たとえば糖類や精製された穀物などの炭水化物を食べると血糖値が素早く上がり、インスリンが分泌される。たんぱく質を食べたときもインスリン値が上がるが、このとき同時に「グルカゴン(血糖値上昇ホルモン)」や「インクレチン(インスリンの分泌を促すホルモン)」などの血糖値を調整するホルモンも分泌されるため、血糖値はそれほど上がらない。

一方、脂質を食べたときは、血糖値もインスリン値もわずかに上がるだけだ。

インスリンは「食物エネルギー」を体にためようとする

インスリンのもうひとつの主な役割は、栄養素が間もなく到着するという信号を肝臓に送ることだ。

アミノ酸や糖は腸を循環した血流(門脈循環)にのって肝臓へ運ばれ、そこで処理される。

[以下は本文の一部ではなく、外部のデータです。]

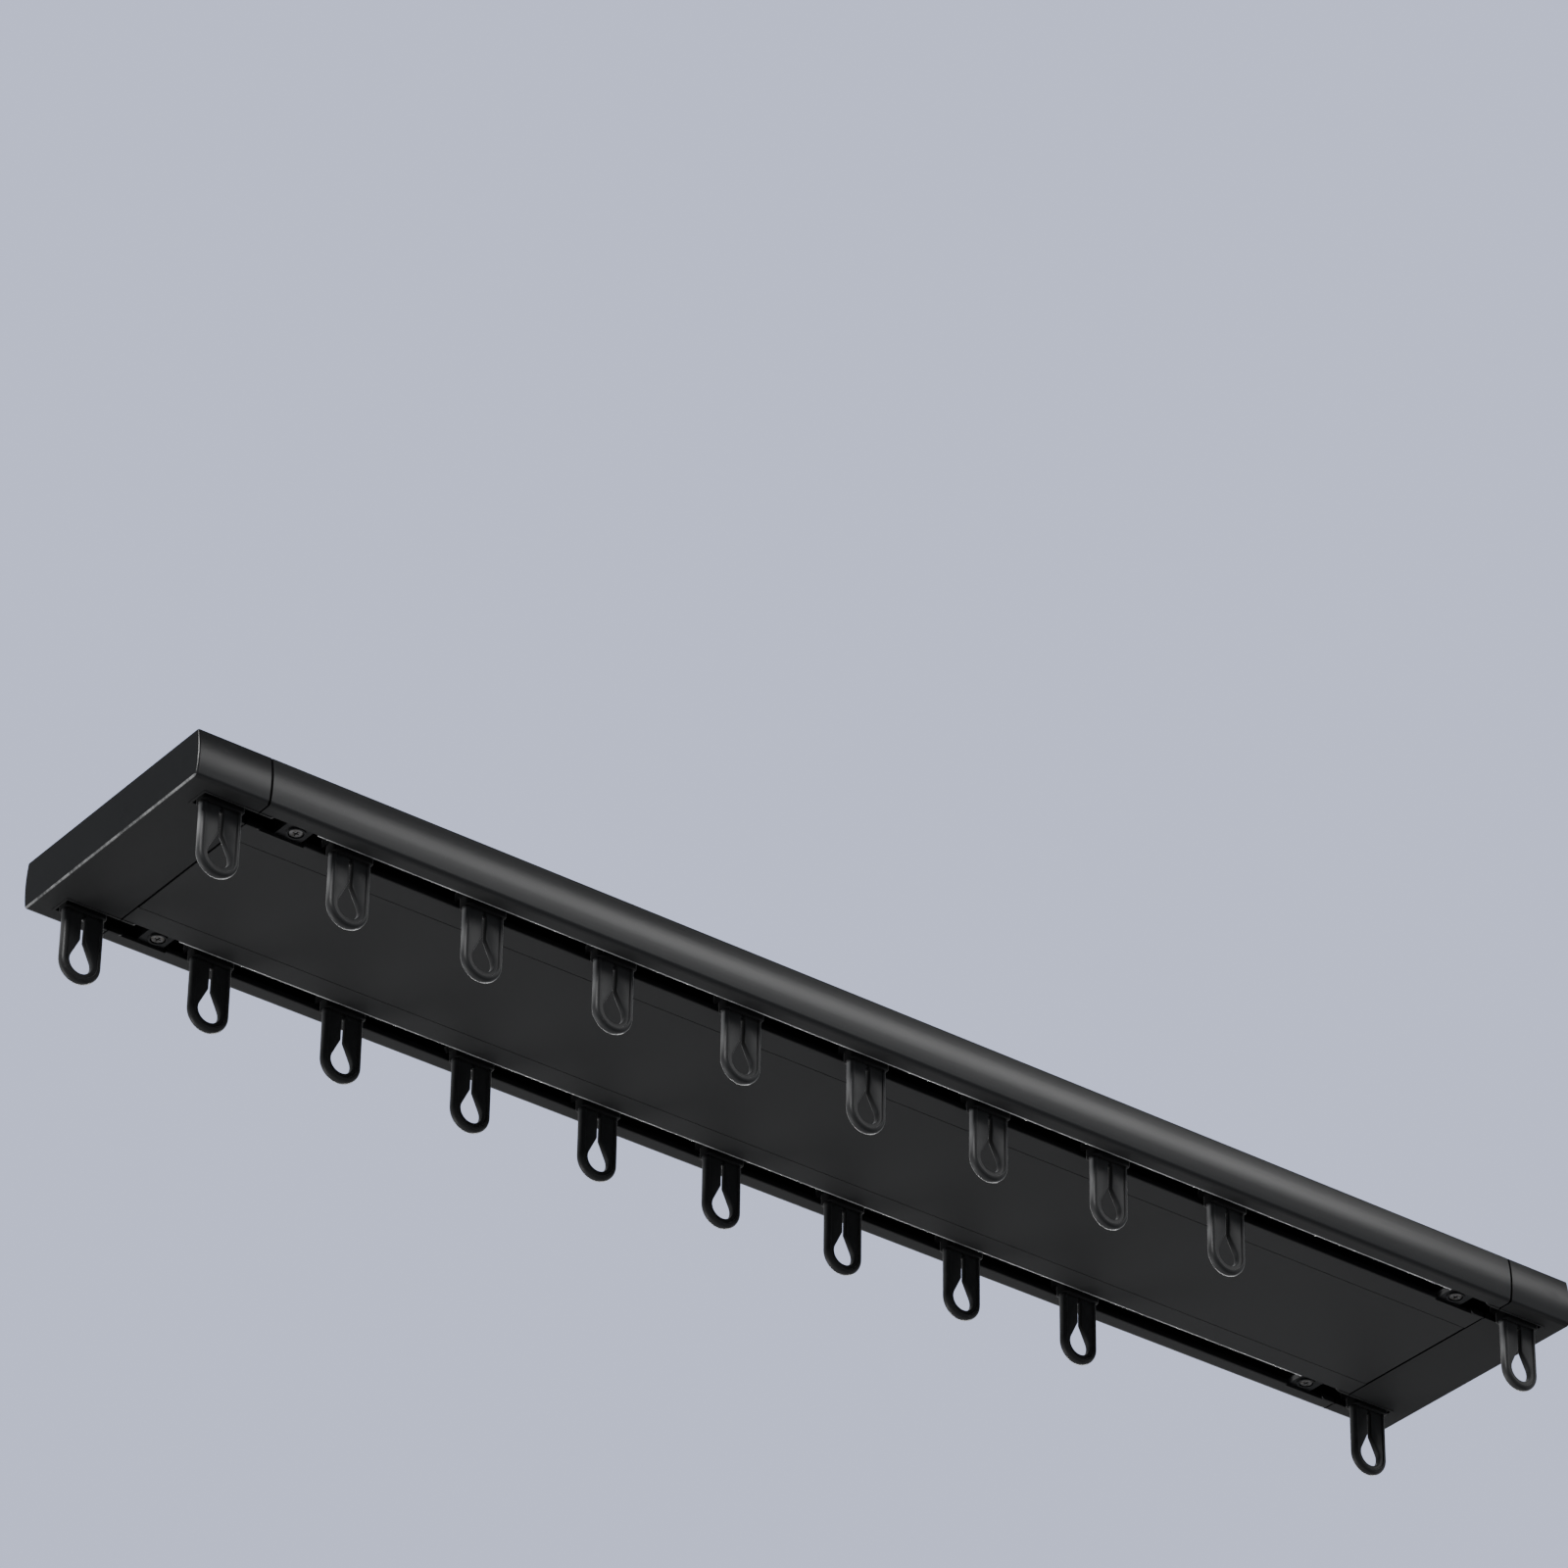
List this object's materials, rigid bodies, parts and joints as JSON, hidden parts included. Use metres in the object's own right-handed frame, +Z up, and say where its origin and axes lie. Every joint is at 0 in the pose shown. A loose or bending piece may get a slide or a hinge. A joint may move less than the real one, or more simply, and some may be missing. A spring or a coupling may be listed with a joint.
{
  "type": "curtain track",
  "caption": "Slim ceiling curtain track with two slotted channels, bulged sides, a snap-in cover, end caps with glider pockets and sliding hook gliders.",
  "frame": {"origin": "centre of the flat top face that lies against the ceiling", "axes": "+Z up into the ceiling, +X along the track, +Y across it from the near channel to the far channel"},
  "size_m": [0.5, 0.089, 0.0385],
  "materials": {
    "rail_aluminium": "satin black powder coat on aluminium",
    "cover_aluminium": "satin black powder coat on aluminium",
    "cap_plastic": "semi-gloss black moulded plastic",
    "glider_nylon": "smooth black nylon",
    "screw_steel": "bright plated steel"
  },
  "bodies": {
    "track": {"rail": "rail_aluminium", "cover_plate": "cover_aluminium", "end_cap_left": "cap_plastic", "end_cap_right": "cap_plastic", "near_left_screw": "screw_steel", "near_right_screw": "screw_steel", "far_left_screw": "screw_steel", "far_right_screw": "screw_steel"},
    "near_glider_01": {"near_glider_01": "glider_nylon"},
    "near_glider_02": {"near_glider_02": "glider_nylon"},
    "near_glider_03": {"near_glider_03": "glider_nylon"},
    "near_glider_04": {"near_glider_04": "glider_nylon"},
    "near_glider_05": {"near_glider_05": "glider_nylon"},
    "near_glider_06": {"near_glider_06": "glider_nylon"},
    "near_glider_07": {"near_glider_07": "glider_nylon"},
    "near_glider_08": {"near_glider_08": "glider_nylon"},
    "near_glider_09": {"near_glider_09": "glider_nylon"},
    "near_glider_10": {"near_glider_10": "glider_nylon"},
    "far_glider_01": {"far_glider_01": "glider_nylon"},
    "far_glider_02": {"far_glider_02": "glider_nylon"},
    "far_glider_03": {"far_glider_03": "glider_nylon"},
    "far_glider_04": {"far_glider_04": "glider_nylon"},
    "far_glider_05": {"far_glider_05": "glider_nylon"},
    "far_glider_06": {"far_glider_06": "glider_nylon"},
    "far_glider_07": {"far_glider_07": "glider_nylon"},
    "far_glider_08": {"far_glider_08": "glider_nylon"},
    "far_glider_09": {"far_glider_09": "glider_nylon"},
    "far_glider_10": {"far_glider_10": "glider_nylon"}
  },
  "joints": [
    {"name": "near_glider_01_slide", "type": "slide", "parent": "track", "child": "near_glider_01", "axis": [1, 0, 0], "range_m": [0, 0.013]},
    {"name": "near_glider_02_slide", "type": "slide", "parent": "track", "child": "near_glider_02", "axis": [1, 0, 0], "range_m": [-0.0058, 0.01547]},
    {"name": "near_glider_03_slide", "type": "slide", "parent": "track", "child": "near_glider_03", "axis": [1, 0, 0], "range_m": [-0.01547, 0.01547]},
    {"name": "near_glider_04_slide", "type": "slide", "parent": "track", "child": "near_glider_04", "axis": [1, 0, 0], "range_m": [-0.01547, 0.01547]},
    {"name": "near_glider_05_slide", "type": "slide", "parent": "track", "child": "near_glider_05", "axis": [1, 0, 0], "range_m": [-0.01547, 0.01547]},
    {"name": "near_glider_06_slide", "type": "slide", "parent": "track", "child": "near_glider_06", "axis": [1, 0, 0], "range_m": [-0.01547, 0.01547]},
    {"name": "near_glider_07_slide", "type": "slide", "parent": "track", "child": "near_glider_07", "axis": [1, 0, 0], "range_m": [-0.01547, 0.01547]},
    {"name": "near_glider_08_slide", "type": "slide", "parent": "track", "child": "near_glider_08", "axis": [1, 0, 0], "range_m": [-0.01547, 0.01547]},
    {"name": "near_glider_09_slide", "type": "slide", "parent": "track", "child": "near_glider_09", "axis": [1, 0, 0], "range_m": [-0.01547, 0.07905]},
    {"name": "near_glider_10_slide", "type": "slide", "parent": "track", "child": "near_glider_10", "axis": [1, 0, 0], "range_m": [-0.013, 0]},
    {"name": "far_glider_01_slide", "type": "slide", "parent": "track", "child": "far_glider_01", "axis": [1, 0, 0], "range_m": [0, 0.013]},
    {"name": "far_glider_02_slide", "type": "slide", "parent": "track", "child": "far_glider_02", "axis": [1, 0, 0], "range_m": [-0.0058, 0.01547]},
    {"name": "far_glider_03_slide", "type": "slide", "parent": "track", "child": "far_glider_03", "axis": [1, 0, 0], "range_m": [-0.01547, 0.01547]},
    {"name": "far_glider_04_slide", "type": "slide", "parent": "track", "child": "far_glider_04", "axis": [1, 0, 0], "range_m": [-0.01547, 0.01547]},
    {"name": "far_glider_05_slide", "type": "slide", "parent": "track", "child": "far_glider_05", "axis": [1, 0, 0], "range_m": [-0.01547, 0.01547]},
    {"name": "far_glider_06_slide", "type": "slide", "parent": "track", "child": "far_glider_06", "axis": [1, 0, 0], "range_m": [-0.01547, 0.01547]},
    {"name": "far_glider_07_slide", "type": "slide", "parent": "track", "child": "far_glider_07", "axis": [1, 0, 0], "range_m": [-0.01547, 0.01547]},
    {"name": "far_glider_08_slide", "type": "slide", "parent": "track", "child": "far_glider_08", "axis": [1, 0, 0], "range_m": [-0.01547, 0.01547]},
    {"name": "far_glider_09_slide", "type": "slide", "parent": "track", "child": "far_glider_09", "axis": [1, 0, 0], "range_m": [-0.01547, 0.07905]},
    {"name": "far_glider_10_slide", "type": "slide", "parent": "track", "child": "far_glider_10", "axis": [1, 0, 0], "range_m": [-0.013, 0]}
  ]
}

一方、脂肪酸は腸で直接吸収されるため、肝臓を通らずに血流にのる。肝臓で処理する必要がないため、脂質を食べてもインスリンを分泌させる信号を送る必要がなく、インスリン値は比較的変わらないままとなる。

すぐに必要なエネルギーが補給されると、次にインスリンは「食物エネルギーをあとで使えるように蓄えろ」という信号を出す。

人間の体は筋肉や中枢神経系を動かすためのエネルギーとして炭水化物を使うが、余ったものはグルコースとなって肝臓に送りこまれる。また、肝臓に運ばれたアミノ酸からはたんぱく質が作られて筋肉、皮膚、結合組織などになるが、余ったアミノ酸はそのまま肝臓で蓄えることはできないのでグルコースに変えられる。